The Brady Campaign to Prevent Gun Violence ranked Maryland's gun laws in 2011 as the seventh strictest, behind California, New Jersey, Massachusetts, New York, Connecticut and Hawaii.
"It's going to be stronger than the laws were before in Maryland," said Daniel Webster, director of the Johns Hopkins University Center for Gun Policy and Research, who has spoken in favor of stricter gun laws. "But still, if you are someone who want to purchase a handgun as a law-abiding adult, there's not a lot of hurdles placed before you."
The House Judiciary and Health and Government Operations committees will hold a joint hearing Friday on the House version of the bill.
The legislation is expected to receive less opposition in the House than in the Senate, where its most vocal and influential opponent was Senate President Thomas V. Mike Miller Jr.
Mr. Miller, Prince George's Democrat, voted for the bill after expressing concerns that its $100 license-to-purchase fee was too burdensome and that its required fingerprinting for purchasers could violate the Second Amendment.
A Senate committee lowered the licensing fee to $50 and lowered 10-year renewal fees to $20 but chose to keep the fingerprinting requirement.

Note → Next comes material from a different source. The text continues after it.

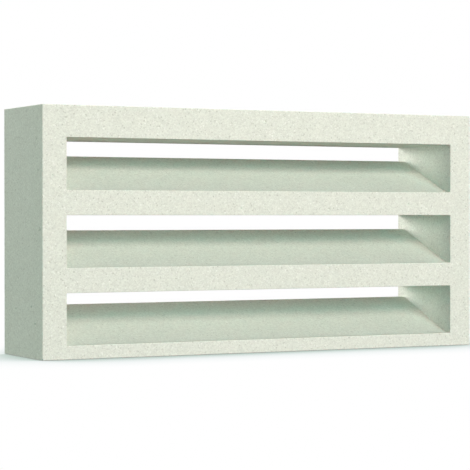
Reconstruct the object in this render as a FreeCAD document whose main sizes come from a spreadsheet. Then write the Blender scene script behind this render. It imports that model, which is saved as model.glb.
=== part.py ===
# Louvred screen block, cast in one piece.
#
# The block stands on its long edge: +X runs along its length, +Y from the open front face
# towards the back, +Z up. The origin is the middle of the bottom face. Lengths are millimetres.
#
# Level slots run through the block from the front face to the back face, between two end
# walls. The floor of each slot has a short level ledge at the front, climbs in a straight
# slope to a rounded crest, and falls a little from there to the back face, so that a wide
# mouth narrows to a low throat that rain cannot pass. The ceiling of each slot is level.
import FreeCAD, Part
import os

import Sketcher

PARTS_FOLDER = "parts"
NODE = "screen_block"

# Two points closer than this are in the same place.
SAME_PLACE = 1e-4

# A sketch names a point by its line's number and which end of the line it is.
START = 1
END = 2
SKETCH_ORIGIN = (-1, START)

# name, size, what it measures
SIZES = (
    ("block_length", 400.0, "overall length of the block"),
    ("block_height", 200.0, "overall height of the block"),
    ("block_depth", 85.0, "front face to back face"),
    ("end_wall", 20.5, "thickness of each end wall beside the slots"),
    ("head_height", 25.5, "solid bar over the top slot"),
    ("bar_height", 20.0, "front face of the bar between two slots"),
    ("sill_height", 11.0, "front face of the bar under the bottom slot"),
    ("slot_count", 3, "number of slots, which share the height that the bars leave"),
    ("throat_height", 12.3, "height of each slot over its crest, before the crest is rounded"),
    ("front_ledge", 6.0, "level part of a slot's floor behind the front face"),
    ("rear_ledge", 10.0, "crest of a slot's floor to the back face"),
    ("rear_fall", 0.7, "drop of the rear ledge from the crest to the back face"),
    ("toe_radius", 12.0, "hollow between the front ledge and the slope"),
    ("crest_radius", 10.0, "rounding between the slope and the rear ledge"),
    ("arris_radius", 0.5, "rounding of every outer edge and of the slots' rims"),
)

# The height of one slot's mouth, and the step from one slot to the next.
SLOT_PITCH = (
    "(Sizes.block_height - Sizes.head_height - Sizes.sill_height + Sizes.bar_height)"
    " / Sizes.slot_count"
)
SLOT_HEIGHT = f"{SLOT_PITCH} - Sizes.bar_height"


def add_sizes(doc):
    """The sheet that holds the driving dimensions."""
    sheet = doc.addObject("Spreadsheet::Sheet", "Sizes")
    for row, (name, size, meaning) in enumerate(SIZES, start=1):
        sheet.set(f"A{row}", meaning)
        sheet.set(f"B{row}", str(size))
        sheet.setAlias(f"B{row}", name)
    doc.recompute()
    return sheet


def origin_feature(body, role):
    """One of the body's own origin planes or axes."""
    return next(f for f in body.Origin.OriginFeatures if f.Role == role)


def add_sketch(body, name, plane):
    """An empty sketch on one of the body's origin planes."""
    sketch = body.newObject("Sketcher::SketchObject", name)
    sketch.AttachmentSupport = [(origin_feature(body, plane), "")]
    sketch.MapMode = "FlatFace"
    return sketch


def add_loop(sketch, corners):
    """A closed loop of straight lines through the corners, joined end to start."""
    vectors = [FreeCAD.Vector(x, y, 0) for x, y in corners]
    following = vectors[1:] + vectors[:1]
    for start, end in zip(vectors, following):
        sketch.addGeometry(Part.LineSegment(start, end), False)
    count = len(vectors)
    for line in range(count):
        joint = Sketcher.Constraint("Coincident", line, END, (line + 1) % count, START)
        sketch.addConstraint(joint)


def align(sketch, direction, lines):
    """Keeps the lines horizontal or vertical."""
    for line in lines:
        sketch.addConstraint(Sketcher.Constraint(direction, line))


def measure(sketch, name, kind, start, end, size, formula):
    """A named distance between two points of the sketch, which follows a formula."""
    index = sketch.addConstraint(Sketcher.Constraint(kind, *start, *end, size))
    sketch.renameConstraint(index, name)
    sketch.setExpression(f"Constraints.{name}", formula)


def add_blank(body, sizes):
    """The solid block before the slots are cut."""
    half_length = sizes.block_length / 2
    half_depth = sizes.block_depth / 2
    sketch = add_sketch(body, "BlankOutline", "XY_Plane")
    corners = (
        (-half_length, -half_depth),
        (half_length, -half_depth),
        (half_length, half_depth),
        (-half_length, half_depth),
    )
    add_loop(sketch, corners)
    front, end, back, far_end = range(len(corners))
    align(sketch, "Horizontal", (front, back))
    align(sketch, "Vertical", (end, far_end))
    low = (front, START)
    middle = SKETCH_ORIGIN
    high = (back, START)
    distances = (
        ("left_half", "DistanceX", low, middle, half_length, "Sizes.block_length / 2"),
        ("right_half", "DistanceX", middle, high, half_length, "Sizes.block_length / 2"),
        ("front_half", "DistanceY", low, middle, half_depth, "Sizes.block_depth / 2"),
        ("back_half", "DistanceY", middle, high, half_depth, "Sizes.block_depth / 2"),
    )
    for distance in distances:
        measure(sketch, *distance)
    pad = body.newObject("PartDesign::Pad", "Blank")
    pad.Profile = sketch
    pad.setExpression("Length", "Sizes.block_height")
    sketch.Visibility = False
    return pad


def add_bottom_slot(body, sizes):
    """The lowest slot, cut along X: its profile is drawn in the YZ plane."""
    pitch = (
        sizes.block_height - sizes.head_height - sizes.sill_height + sizes.bar_height
    ) / sizes.slot_count
    front = -sizes.block_depth / 2
    back = sizes.block_depth / 2
    floor = sizes.sill_height
    ceiling = floor + pitch - sizes.bar_height
    crest = ceiling - sizes.throat_height
    sketch = add_sketch(body, "SlotProfile", "YZ_Plane")
    corners = (
        (front, floor),
        (front + sizes.front_ledge, floor),
        (back - sizes.rear_ledge, crest),
        (back, crest - sizes.rear_fall),
        (back, ceiling),
        (front, ceiling),
    )
    add_loop(sketch, corners)
    front_ledge, slope, rear_ledge, outlet, roof, mouth = range(len(corners))
    align(sketch, "Horizontal", (front_ledge, roof))
    align(sketch, "Vertical", (outlet, mouth))
    middle = SKETCH_ORIGIN
    lip = (front_ledge, START)
    toe = (slope, START)
    top = (rear_ledge, START)
    rim = (outlet, START)
    high = (roof, START)
    distances = (
        ("front_half", "DistanceX", lip, middle, -front, "Sizes.block_depth / 2"),
        ("back_half", "DistanceX", middle, high, back, "Sizes.block_depth / 2"),
        ("sill", "DistanceY", middle, lip, floor, "Sizes.sill_height"),
        ("mouth", "DistanceY", lip, high, ceiling - floor, SLOT_HEIGHT),
        ("front_ledge", "DistanceX", lip, toe, sizes.front_ledge, "Sizes.front_ledge"),
        ("rear_ledge", "DistanceX", top, rim, sizes.rear_ledge, "Sizes.rear_ledge"),
        ("rear_fall", "DistanceY", rim, top, sizes.rear_fall, "Sizes.rear_fall"),
        ("throat", "DistanceY", top, high, sizes.throat_height, "Sizes.throat_height"),
    )
    for distance in distances:
        measure(sketch, *distance)
    pocket = body.newObject("PartDesign::Pocket", "BottomSlot")
    pocket.Profile = sketch
    pocket.Midplane = True
    pocket.setExpression("Length", "Sizes.block_length - 2 * Sizes.end_wall")
    sketch.Visibility = False
    return pocket


def repeat_slot(body, slot):
    """The slots one above another, a bar apart."""
    pattern = body.newObject("PartDesign::LinearPattern", "Slots")
    pattern.Originals = [slot]
    pattern.Direction = (origin_feature(body, "Z_Axis"), [""])
    pattern.Mode = "Spacing"
    pattern.setExpression("Offset", SLOT_PITCH)
    pattern.setExpression("Occurrences", "Sizes.slot_count")
    body.Tip = pattern
    return pattern


def edges_where(shape, wanted):
    """Names of the shape's edges whose points the test accepts."""
    names = []
    for number, edge in enumerate(shape.Edges, start=1):
        if wanted([vertex.Point for vertex in edge.Vertexes]):
            names.append(f"Edge{number}")
    return names


def round_edges(body, name, wanted, size_name):
    """A fillet on the chosen edges of the body's last feature."""
    base = body.Tip
    edges = edges_where(base.Shape, wanted)
    if not edges:
        raise ValueError(f"{name} found no edge to round")
    fillet = body.newObject("PartDesign::Fillet", name)
    fillet.Base = (base, edges)
    fillet.setExpression("Radius", f"Sizes.{size_name}")
    body.Tip = fillet
    body.Document.recompute()
    return fillet


def runs_along_slot(points, depth):
    """True for an edge inside the block that runs along X at this depth."""
    return all(abs(point.y - depth) < SAME_PLACE for point in points) and (
        abs(points[0].x - points[-1].x) > SAME_PLACE
    )


def lies_on_skin(points, sizes):
    """True for an edge that lies in one of the block's six outer planes."""
    half_length = sizes.block_length / 2
    half_depth = sizes.block_depth / 2
    planes = (
        ("x", -half_length),
        ("x", half_length),
        ("y", -half_depth),
        ("y", half_depth),
        ("z", 0),
        ("z", sizes.block_height),
    )
    return any(
        all(abs(getattr(point, axis) - place) < SAME_PLACE for point in points)
        for axis, place in planes
    )


def make_block(doc, sizes):
    """The whole block as one PartDesign body."""
    body = doc.addObject("PartDesign::Body", "ScreenBlock")
    body.Label = NODE
    blank = add_blank(body, sizes)
    doc.recompute()
    slot = add_bottom_slot(body, sizes)
    doc.recompute()
    if slot.Shape.Volume >= blank.Shape.Volume:
        raise ValueError("the slot cuts nothing")
    repeat_slot(body, slot)
    doc.recompute()
    toe = sizes.front_ledge - sizes.block_depth / 2
    crest = sizes.block_depth / 2 - sizes.rear_ledge
    round_edges(body, "ToeFillets", lambda p: runs_along_slot(p, toe), "toe_radius")
    round_edges(body, "CrestFillets", lambda p: runs_along_slot(p, crest), "crest_radius")
    round_edges(body, "Arrises", lambda p: lies_on_skin(p, sizes), "arris_radius")
    return body


def check(doc, pieces):
    """Stops before anything is written if a feature failed or a shape is unsound."""
    for item in doc.Objects:
        if "Invalid" in item.State or "Error" in item.State:
            raise ValueError(f"{item.Name} failed: {item.State}")
    for piece in pieces:
        if piece.Shape.isNull() or not piece.Shape.isValid():
            raise ValueError(f"{piece.Label} has no valid shape")


def write(pieces):
    """One STEP file for each piece, named after its node."""
    os.makedirs(PARTS_FOLDER, exist_ok=True)
    for piece in pieces:
        piece.Shape.exportStep(os.path.join(PARTS_FOLDER, f"{piece.Label}.step"))
        box = piece.Shape.BoundBox
        print(piece.Label, "solids", len(piece.Shape.Solids), "faces", len(piece.Shape.Faces))
        print("size", round(box.XLength, 3), round(box.YLength, 3), round(box.ZLength, 3))
        print("volume in litres", round(piece.Shape.Volume / 1e6, 4))


def main():
    doc = FreeCAD.newDocument("ScreenBlock")
    sizes = add_sizes(doc)
    pieces = [make_block(doc, sizes)]
    check(doc, pieces)
    write(pieces)


main()
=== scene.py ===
"""Dresses a louvred screen block of pale cast concrete and puts it in a white studio.

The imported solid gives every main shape. The dressed block is a finely divided copy of it with
the small things that casting leaves: slightly rubbed arrises, faces that aren't quite flat and
open air holes. Its material has the sand, the fines and the faint clouds of the mix.
"""

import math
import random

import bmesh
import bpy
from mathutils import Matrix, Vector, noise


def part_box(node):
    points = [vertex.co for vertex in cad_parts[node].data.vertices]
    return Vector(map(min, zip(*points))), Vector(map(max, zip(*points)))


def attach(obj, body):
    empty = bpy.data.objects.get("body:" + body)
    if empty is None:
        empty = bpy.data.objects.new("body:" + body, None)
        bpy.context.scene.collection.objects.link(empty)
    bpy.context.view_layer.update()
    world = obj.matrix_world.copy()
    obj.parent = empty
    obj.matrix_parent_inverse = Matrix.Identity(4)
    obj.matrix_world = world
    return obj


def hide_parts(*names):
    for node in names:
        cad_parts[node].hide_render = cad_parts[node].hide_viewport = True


bl_info = {
    "name": "Louvred Screen Block",
    "version": (1, 0, 0),
    "blender": (4, 5, 0),
    "location": "3D View > Sidebar > Screen Block",
    "description": "Gives a cast screen block its worn arrises, air holes and concrete, and stages it",
    "category": "Add Mesh",
}

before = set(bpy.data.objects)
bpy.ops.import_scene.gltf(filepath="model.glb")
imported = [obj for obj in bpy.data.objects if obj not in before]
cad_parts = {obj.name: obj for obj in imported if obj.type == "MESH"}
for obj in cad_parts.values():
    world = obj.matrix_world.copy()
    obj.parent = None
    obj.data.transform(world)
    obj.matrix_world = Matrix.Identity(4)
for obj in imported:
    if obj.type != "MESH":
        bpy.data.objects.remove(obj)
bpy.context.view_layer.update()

NODE = "screen_block"
BODY = "root"
MM = 0.001

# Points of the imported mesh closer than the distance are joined, and so are faces that meet at
# less than the angle.
MERGE_DISTANCE = 0.001 * MM
MERGE_ANGLE = math.radians(0.1)

# A cut that passes a point closer than this goes through the point.
CUT_TOLERANCE = 0.05 * MM

# The height of a unit normal up to which a face counts as steep.
STEEP_NORMAL = 0.3

# Two faces whose unit normals have a dot product above this lie in one plane.
SAME_PLANE = 0.99999

# An outer edge that turns by more than the first angle is worn. Any edge that turns by more than
# the second is shaded as sharp.
ARRIS_ANGLE = math.radians(12)
SHARP_ANGLE = math.radians(35)

# The widths in millimetres of the waves in a face, of short and long stretches of wear, how much
# either of the last two adds or takes, and a shift that keeps them apart.
WAVE_WIDTH = 34
SHORT_WEAR = 7
LONG_WEAR = 23
WEAR_SWING = 0.35
WEAR_SHIFT = Vector((5, 9, 2))

# An air hole needs a four-sided face with at least this share of a whole grid cell's area, in a
# square of nine faces. Its middle may lie off the face's middle by this share of a cell's side.
CELL_SHARE = 0.6
CELL_SQUARE = 9
HOLE_SHIFT = 0.25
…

Mr. Miller voted in favor of a failed amendment to eliminate the provision but ultimately supported the bill.
In the House, Speaker Michael E. Busch, Anne Arundel Democrat, has said he expects to have at least the necessary 71 votes to pass the bill.
Todd Eberly, coordinator of public policy studies at St. Mary's College of Maryland, said he expects the bill to pass, even though Democrats from conservative and rural areas could receive pressure to vote against it.
"Between the two chambers, the House has been the more progressive of the two," he said. "Getting out of the Senate was a tremendous victory for O'Malley."